In my Outline Workshop we will do a deep dive into the relationship between your protagonist’s primal want and the key experiences that lead to their transformation. Making a story is a process of moving from the general to the specific. You begin with a basic sense of a story. Through inquiry, your imagination fills in the details of character and circumstance. Don’t hold too tightly to any story element. If you do, you’ll prevent your story from moving in the direction of its most fully realized form.
And this is the challenge of the outline.
Elisabeth Kübler-Ross’ seminal book On Death and Dying illustrates five key experiences that one moves through in the grief process. In the same way, there are a series of experiences essential in tracing our protagonist’s arc leading to their transformation. Although the five stages of grief may overlap, they tend to move in a particular direction: denial, anger, bargaining, depression, and finally, acceptance. When we look at these experiences, we likely sense a certain internal logic to the process. In fact, if we ponder them, eventually our imagination is likely to begin conjuring a story!
We all have an empathetic imagination that allows us to connect to our common humanity. Just as the five stages of grief are universal, so are the key experiential stages in your protagonist’s transformation. Notice that the five stages of grief cannot exist without an individual wanting something. Without a desire to live, there is nothing to be in denial of. Nothing to be angry about. Nothing to bargain for. And nothing to accept, because living never mattered in the first place. It is the same with story. Your protagonist must want something, and the stakes must be life and death.

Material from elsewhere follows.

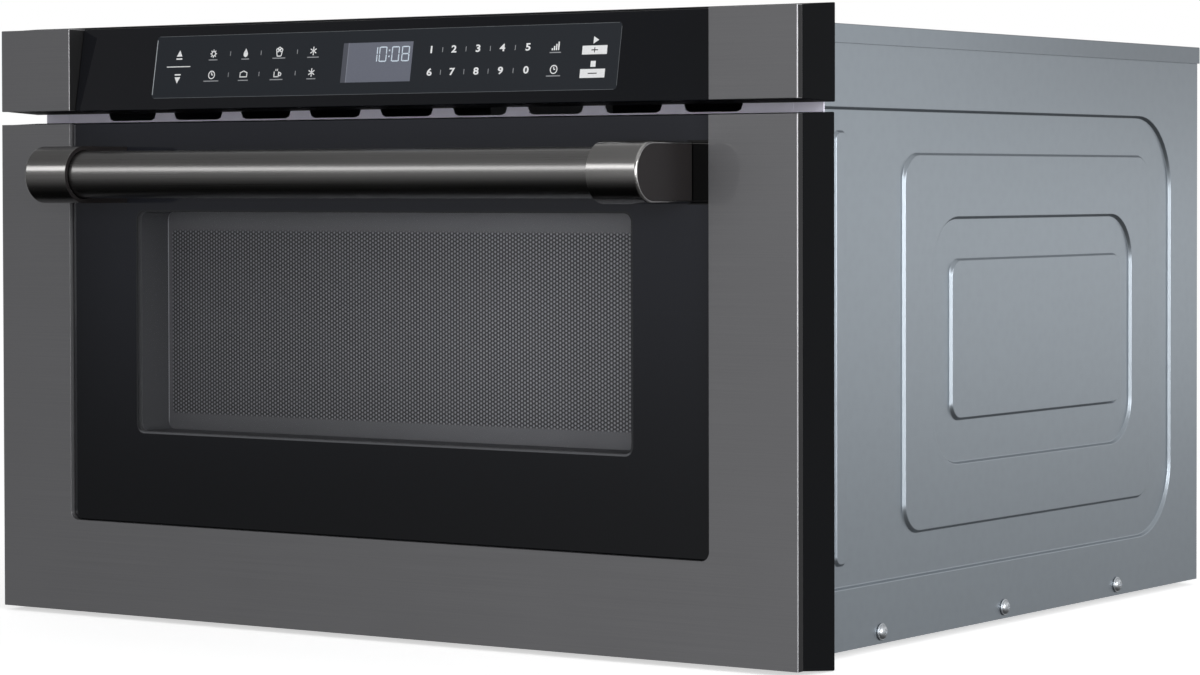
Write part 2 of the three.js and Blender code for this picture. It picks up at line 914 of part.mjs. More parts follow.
add("stirrer_motor", stirrerMotor(), zinc);

function stirrerBlade() {
  const z = cavityTop - stirrerDrop;
  const pieces = [
    rodZ(stirrerShaft, z - 1, stirrerShaftTop, 0, stirrerY, 12),
    rodZ(11, z - 1.5, z + 1.5, 0, stirrerY, 12),
  ];
  const bladeCount = 4;
  for (let i = 0; i < bladeCount; i += 1) {
    const blade = new THREE.BoxGeometry(stirrerReach - 6, 20, 0.8);
    blade.rotateX(0.14);
    blade.translate((stirrerReach + 6) / 2, 0, z);
    blade.rotateZ((i / bladeCount) * Math.PI * 2);
    blade.translate(0, stirrerY, 0);
    pieces.push(blade);
  }
  return join(...pieces);
}

add("stirrer_blade", stirrerBlade(), zinc);

function magnetron() {
  const top = guideLow - seat;
  const low = top - magnetronHeight;
  const x = magnetronWidth / 2;
  const y0 = bayY - magnetronDepth / 2;
  const y1 = bayY + magnetronDepth / 2;
  const plate = 2.5;
  const pieces = [
    block([-x, x], [y0, y1], [top - plate, top]),
    block([-x, x], [y0, y1], [low + 24, low + 24 + plate]),
    block([-x, -x + plate], [y0, y1], [low + 24, top]),
    block([x - plate, x], [y0, y1], [low + 24, top]),
    rodZ(20, low + 20, top, 0, bayY, 16),
    block([-x + 10, x - 10], [y0 + 8, y1 - 8], [low, low + 25]),
    rodZ(antennaRadius, top - 1, top + antennaHeight, 0, bayY, 12),
  ];
  const finPitch = (magnetronHeight - 24 - 2 * plate) / (finCount + 1);
  for (let i = 1; i <= finCount; i += 1) {
    const z = low + 24 + plate + i * finPitch;
    pieces.push(block([-x + 1, x - 1], [y0 + 4, y1 - 4], [z - 0.5, z + 0.5]));
  }
  return join(...pieces);
}

add("magnetron", magnetron(), zinc);

// Lamp holder on the outside of the left cavity wall, with its bulb.
function ovenLamp() {
  const x1 = -cavityX - sheet - seat;
  return join(
    block([x1 - 3, x1], [lampY - 18, lampY + 18], [lampZ - 18, lampZ + 18]),
    block([x1 - 26, x1 - 2], [lampY - 13, lampY + 13], [lampZ - 13, lampZ + 13]),
    rodX(7, x1 - 38, x1 - 25, lampY, lampZ, 12),
  );
}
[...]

The goal of a well-written story is to make the whole greater than the sum of its parts. There’s a reason Shakespeare’s plays have been around for hundreds of years, aside from the beauty of the language. They are, by and large, fiercely well-structured stories that plumb the depths of human experience. This is not to say that a movie cannot be experimental. Or that we ought not to try new things. However, experimentation without an understanding of story structure is akin to finger-painting. We can fill up the whole page, but its value may be purely personal. Working with structure makes the personal universal.